### Direction
Print the data exactly, leaving nothing out.

### Data block
++++++++++
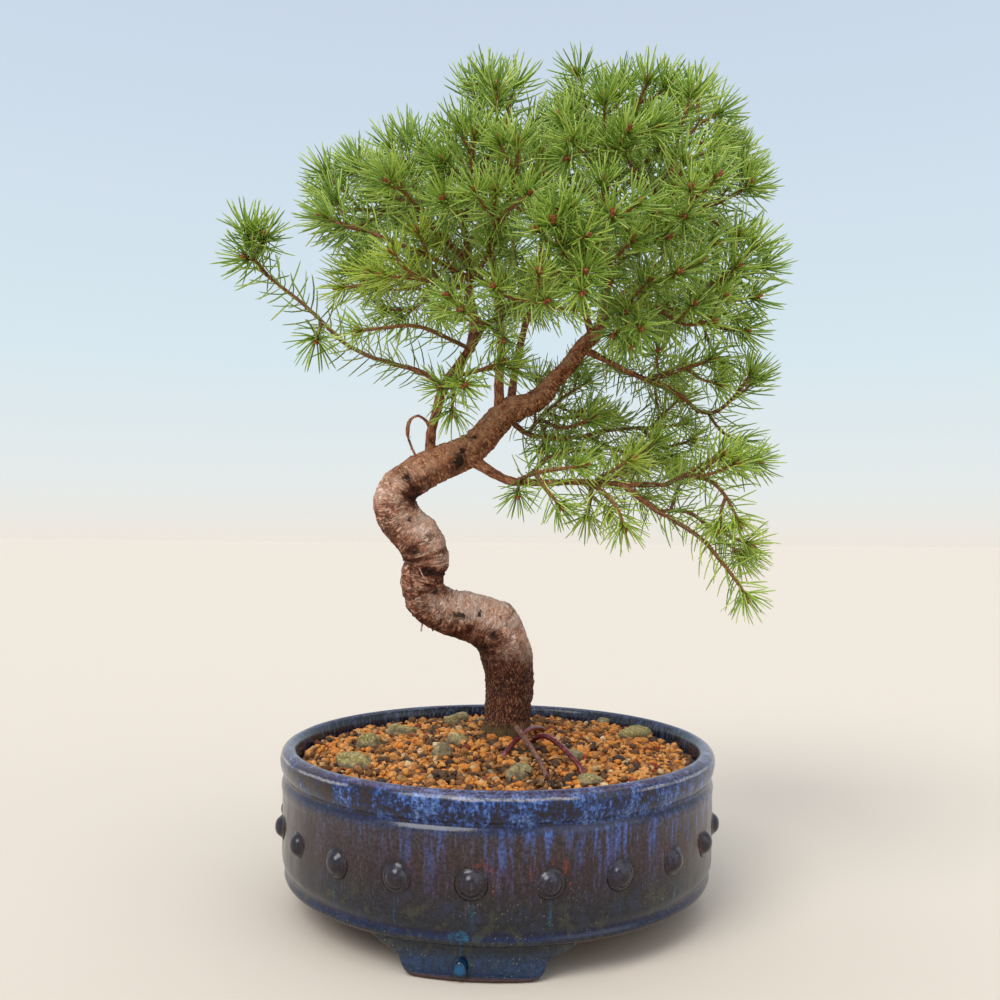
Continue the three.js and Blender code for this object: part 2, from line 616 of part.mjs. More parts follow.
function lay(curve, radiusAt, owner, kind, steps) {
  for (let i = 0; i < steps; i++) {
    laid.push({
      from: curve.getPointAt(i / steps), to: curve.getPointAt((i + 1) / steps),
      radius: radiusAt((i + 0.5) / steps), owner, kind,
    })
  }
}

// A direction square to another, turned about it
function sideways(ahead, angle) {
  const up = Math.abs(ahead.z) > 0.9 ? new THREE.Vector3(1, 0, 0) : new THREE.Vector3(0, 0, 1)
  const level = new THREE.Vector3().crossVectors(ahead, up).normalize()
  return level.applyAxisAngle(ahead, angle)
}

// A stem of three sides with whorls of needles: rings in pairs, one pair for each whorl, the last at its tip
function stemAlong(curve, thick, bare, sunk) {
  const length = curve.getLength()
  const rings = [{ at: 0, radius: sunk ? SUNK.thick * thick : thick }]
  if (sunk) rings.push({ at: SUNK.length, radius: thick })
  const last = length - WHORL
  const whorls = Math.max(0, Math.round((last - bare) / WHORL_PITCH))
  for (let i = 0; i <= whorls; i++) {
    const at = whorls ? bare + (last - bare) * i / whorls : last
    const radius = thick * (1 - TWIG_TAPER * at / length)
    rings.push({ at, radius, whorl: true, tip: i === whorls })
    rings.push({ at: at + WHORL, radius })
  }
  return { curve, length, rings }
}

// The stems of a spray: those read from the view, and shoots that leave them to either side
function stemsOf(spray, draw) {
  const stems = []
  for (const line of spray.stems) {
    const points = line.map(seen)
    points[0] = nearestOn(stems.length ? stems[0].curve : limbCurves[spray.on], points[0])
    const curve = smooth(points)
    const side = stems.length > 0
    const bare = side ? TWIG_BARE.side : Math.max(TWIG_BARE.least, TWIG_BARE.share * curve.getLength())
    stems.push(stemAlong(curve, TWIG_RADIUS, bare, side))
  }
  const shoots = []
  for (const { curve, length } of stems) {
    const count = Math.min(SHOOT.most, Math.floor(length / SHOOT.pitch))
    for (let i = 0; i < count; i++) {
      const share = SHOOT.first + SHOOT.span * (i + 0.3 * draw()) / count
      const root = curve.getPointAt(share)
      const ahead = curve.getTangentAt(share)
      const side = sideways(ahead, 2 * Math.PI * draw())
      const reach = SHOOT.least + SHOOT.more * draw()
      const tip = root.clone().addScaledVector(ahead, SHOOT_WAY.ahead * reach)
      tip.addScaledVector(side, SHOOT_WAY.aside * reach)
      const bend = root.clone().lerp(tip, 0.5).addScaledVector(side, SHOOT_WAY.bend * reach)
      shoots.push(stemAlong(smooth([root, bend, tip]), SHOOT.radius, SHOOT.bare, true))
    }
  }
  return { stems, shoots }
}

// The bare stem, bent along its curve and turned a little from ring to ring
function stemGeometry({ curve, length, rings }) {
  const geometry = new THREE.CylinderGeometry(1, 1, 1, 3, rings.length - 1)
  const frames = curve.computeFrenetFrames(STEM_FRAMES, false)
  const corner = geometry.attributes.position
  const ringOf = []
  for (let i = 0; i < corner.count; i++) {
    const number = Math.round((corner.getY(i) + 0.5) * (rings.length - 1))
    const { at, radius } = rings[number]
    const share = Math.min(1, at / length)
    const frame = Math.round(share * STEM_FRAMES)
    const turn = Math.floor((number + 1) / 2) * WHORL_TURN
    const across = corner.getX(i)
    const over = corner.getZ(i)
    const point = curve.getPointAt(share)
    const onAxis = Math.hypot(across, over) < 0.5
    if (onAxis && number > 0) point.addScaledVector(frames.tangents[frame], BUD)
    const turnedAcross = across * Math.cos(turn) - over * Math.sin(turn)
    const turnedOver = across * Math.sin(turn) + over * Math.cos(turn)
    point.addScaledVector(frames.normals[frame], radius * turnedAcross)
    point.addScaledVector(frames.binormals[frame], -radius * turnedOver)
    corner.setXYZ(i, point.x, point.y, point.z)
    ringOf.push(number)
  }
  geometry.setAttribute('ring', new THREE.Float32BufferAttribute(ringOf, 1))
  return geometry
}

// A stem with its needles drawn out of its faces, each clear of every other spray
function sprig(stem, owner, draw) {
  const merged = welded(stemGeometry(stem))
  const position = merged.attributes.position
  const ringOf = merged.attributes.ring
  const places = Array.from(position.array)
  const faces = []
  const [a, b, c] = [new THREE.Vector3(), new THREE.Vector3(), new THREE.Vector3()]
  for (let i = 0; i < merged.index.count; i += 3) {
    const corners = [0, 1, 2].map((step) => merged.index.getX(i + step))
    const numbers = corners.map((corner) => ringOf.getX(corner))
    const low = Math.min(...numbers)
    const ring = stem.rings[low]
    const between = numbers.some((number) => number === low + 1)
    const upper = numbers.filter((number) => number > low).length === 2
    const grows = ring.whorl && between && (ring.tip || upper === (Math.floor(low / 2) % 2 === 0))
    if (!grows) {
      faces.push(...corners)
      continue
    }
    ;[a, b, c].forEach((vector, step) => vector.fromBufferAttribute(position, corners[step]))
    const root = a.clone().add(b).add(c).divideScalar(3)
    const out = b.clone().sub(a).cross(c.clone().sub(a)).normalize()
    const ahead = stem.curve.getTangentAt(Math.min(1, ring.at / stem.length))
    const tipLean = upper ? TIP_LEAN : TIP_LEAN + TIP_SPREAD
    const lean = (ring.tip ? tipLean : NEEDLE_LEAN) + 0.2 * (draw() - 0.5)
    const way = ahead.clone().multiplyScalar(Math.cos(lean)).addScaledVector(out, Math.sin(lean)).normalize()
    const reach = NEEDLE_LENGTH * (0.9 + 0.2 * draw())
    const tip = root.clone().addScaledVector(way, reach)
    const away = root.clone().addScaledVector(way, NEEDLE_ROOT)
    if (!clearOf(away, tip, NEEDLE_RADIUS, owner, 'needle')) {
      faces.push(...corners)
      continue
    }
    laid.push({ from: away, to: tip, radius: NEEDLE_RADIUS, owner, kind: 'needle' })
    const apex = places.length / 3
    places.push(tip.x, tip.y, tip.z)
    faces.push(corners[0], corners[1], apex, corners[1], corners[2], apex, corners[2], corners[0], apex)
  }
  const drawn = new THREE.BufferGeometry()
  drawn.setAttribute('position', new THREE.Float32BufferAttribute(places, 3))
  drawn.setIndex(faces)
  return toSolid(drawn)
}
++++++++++
### Final result
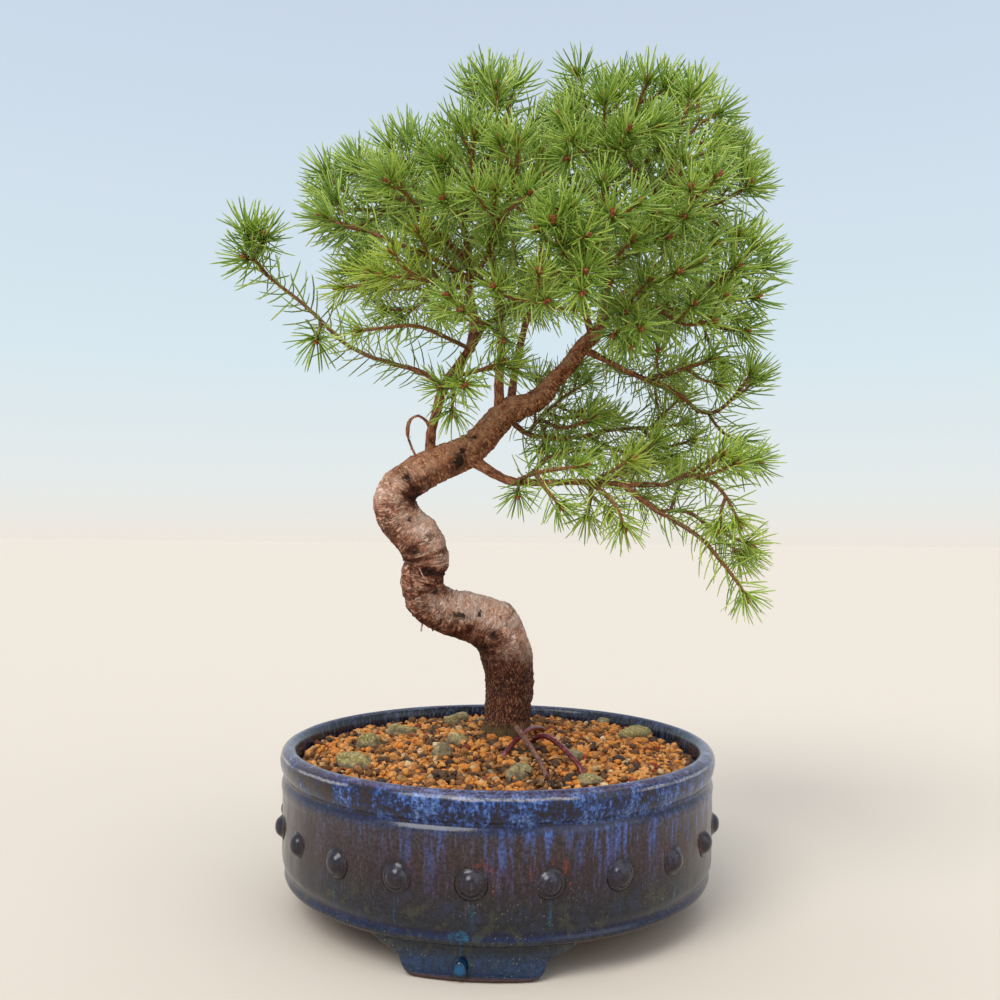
Continue the three.js and Blender code for this object: part 2, from line 616 of part.mjs. More parts follow.
function lay(curve, radiusAt, owner, kind, steps) {
  for (let i = 0; i < steps; i++) {
    laid.push({
      from: curve.getPointAt(i / steps), to: curve.getPointAt((i + 1) / steps),
      radius: radiusAt((i + 0.5) / steps), owner, kind,
    })
  }
}

// A direction square to another, turned about it
function sideways(ahead, angle) {
  const up = Math.abs(ahead.z) > 0.9 ? new THREE.Vector3(1, 0, 0) : new THREE.Vector3(0, 0, 1)
  const level = new THREE.Vector3().crossVectors(ahead, up).normalize()
  return level.applyAxisAngle(ahead, angle)
}

// A stem of three sides with whorls of needles: rings in pairs, one pair for each whorl, the last at its tip
function stemAlong(curve, thick, bare, sunk) {
  const length = curve.getLength()
  const rings = [{ at: 0, radius: sunk ? SUNK.thick * thick : thick }]
  if (sunk) rings.push({ at: SUNK.length, radius: thick })
  const last = length - WHORL
  const whorls = Math.max(0, Math.round((last - bare) / WHORL_PITCH))
  for (let i = 0; i <= whorls; i++) {
    const at = whorls ? bare + (last - bare) * i / whorls : last
    const radius = thick * (1 - TWIG_TAPER * at / length)
    rings.push({ at, radius, whorl: true, tip: i === whorls })
    rings.push({ at: at + WHORL, radius })
  }
  return { curve, length, rings }
}

// The stems of a spray: those read from the view, and shoots that leave them to either side
function stemsOf(spray, draw) {
  const stems = []
  for (const line of spray.stems) {
    const points = line.map(seen)
    points[0] = nearestOn(stems.length ? stems[0].curve : limbCurves[spray.on], points[0])
    const curve = smooth(points)
    const side = stems.length > 0
    const bare = side ? TWIG_BARE.side : Math.max(TWIG_BARE.least, TWIG_BARE.share * curve.getLength())
    stems.push(stemAlong(curve, TWIG_RADIUS, bare, side))
  }
  const shoots = []
  for (const { curve, length } of stems) {
    const count = Math.min(SHOOT.most, Math.floor(length / SHOOT.pitch))
    for (let i = 0; i < count; i++) {
      const share = SHOOT.first + SHOOT.span * (i + 0.3 * draw()) / count
      const root = curve.getPointAt(share)
      const ahead = curve.getTangentAt(share)
      const side = sideways(ahead, 2 * Math.PI * draw())
      const reach = SHOOT.least + SHOOT.more * draw()
      const tip = root.clone().addScaledVector(ahead, SHOOT_WAY.ahead * reach)
      tip.addScaledVector(side, SHOOT_WAY.aside * reach)
      const bend = root.clone().lerp(tip, 0.5).addScaledVector(side, SHOOT_WAY.bend * reach)
      shoots.push(stemAlong(smooth([root, bend, tip]), SHOOT.radius, SHOOT.bare, true))
    }
  }
  return { stems, shoots }
}

// The bare stem, bent along its curve and turned a little from ring to ring
function stemGeometry({ curve, length, rings }) {
  const geometry = new THREE.CylinderGeometry(1, 1, 1, 3, rings.length - 1)
  const frames = curve.computeFrenetFrames(STEM_FRAMES, false)
  const corner = geometry.attributes.position
  const ringOf = []
  for (let i = 0; i < corner.count; i++) {
    const number = Math.round((corner.getY(i) + 0.5) * (rings.length - 1))
    const { at, radius } = rings[number]
    const share = Math.min(1, at / length)
    const frame = Math.round(share * STEM_FRAMES)
    const turn = Math.floor((number + 1) / 2) * WHORL_TURN
    const across = corner.getX(i)
    const over = corner.getZ(i)
    const point = curve.getPointAt(share)
    const onAxis = Math.hypot(across, over) < 0.5
    if (onAxis && number > 0) point.addScaledVector(frames.tangents[frame], BUD)
    const turnedAcross = across * Math.cos(turn) - over * Math.sin(turn)
    const turnedOver = across * Math.sin(turn) + over * Math.cos(turn)
    point.addScaledVector(frames.normals[frame], radius * turnedAcross)
    point.addScaledVector(frames.binormals[frame], -radius * turnedOver)
    corner.setXYZ(i, point.x, point.y, point.z)
    ringOf.push(number)
  }
  geometry.setAttribute('ring', new THREE.Float32BufferAttribute(ringOf, 1))
  return geometry
}

// A stem with its needles drawn out of its faces, each clear of every other spray
function sprig(stem, owner, draw) {
  const merged = welded(stemGeometry(stem))
  const position = merged.attributes.position
  const ringOf = merged.attributes.ring
  const places = Array.from(position.array)
  const faces = []
  const [a, b, c] = [new THREE.Vector3(), new THREE.Vector3(), new THREE.Vector3()]
  for (let i = 0; i < merged.index.count; i += 3) {
    const corners = [0, 1, 2].map((step) => merged.index.getX(i + step))
    const numbers = corners.map((corner) => ringOf.getX(corner))
    const low = Math.min(...numbers)
    const ring = stem.rings[low]
    const between = numbers.some((number) => number === low + 1)
    const upper = numbers.filter((number) => number > low).length === 2
    const grows = ring.whorl && between && (ring.tip || upper === (Math.floor(low / 2) % 2 === 0))
    if (!grows) {
      faces.push(...corners)
      continue
    }
    ;[a, b, c].forEach((vector, step) => vector.fromBufferAttribute(position, corners[step]))
    const root = a.clone().add(b).add(c).divideScalar(3)
    const out = b.clone().sub(a).cross(c.clone().sub(a)).normalize()
    const ahead = stem.curve.getTangentAt(Math.min(1, ring.at / stem.length))
    const tipLean = upper ? TIP_LEAN : TIP_LEAN + TIP_SPREAD
    const lean = (ring.tip ? tipLean : NEEDLE_LEAN) + 0.2 * (draw() - 0.5)
    const way = ahead.clone().multiplyScalar(Math.cos(lean)).addScaledVector(out, Math.sin(lean)).normalize()
    const reach = NEEDLE_LENGTH * (0.9 + 0.2 * draw())
    const tip = root.clone().addScaledVector(way, reach)
    const away = root.clone().addScaledVector(way, NEEDLE_ROOT)
    if (!clearOf(away, tip, NEEDLE_RADIUS, owner, 'needle')) {
      faces.push(...corners)
      continue
    }
    laid.push({ from: away, to: tip, radius: NEEDLE_RADIUS, owner, kind: 'needle' })
    const apex = places.length / 3
    places.push(tip.x, tip.y, tip.z)
    faces.push(corners[0], corners[1], apex, corners[1], corners[2], apex, corners[2], corners[0], apex)
  }
  const drawn = new THREE.BufferGeometry()
  drawn.setAttribute('position', new THREE.Float32BufferAttribute(places, 3))
  drawn.setIndex(faces)
  return toSolid(drawn)
}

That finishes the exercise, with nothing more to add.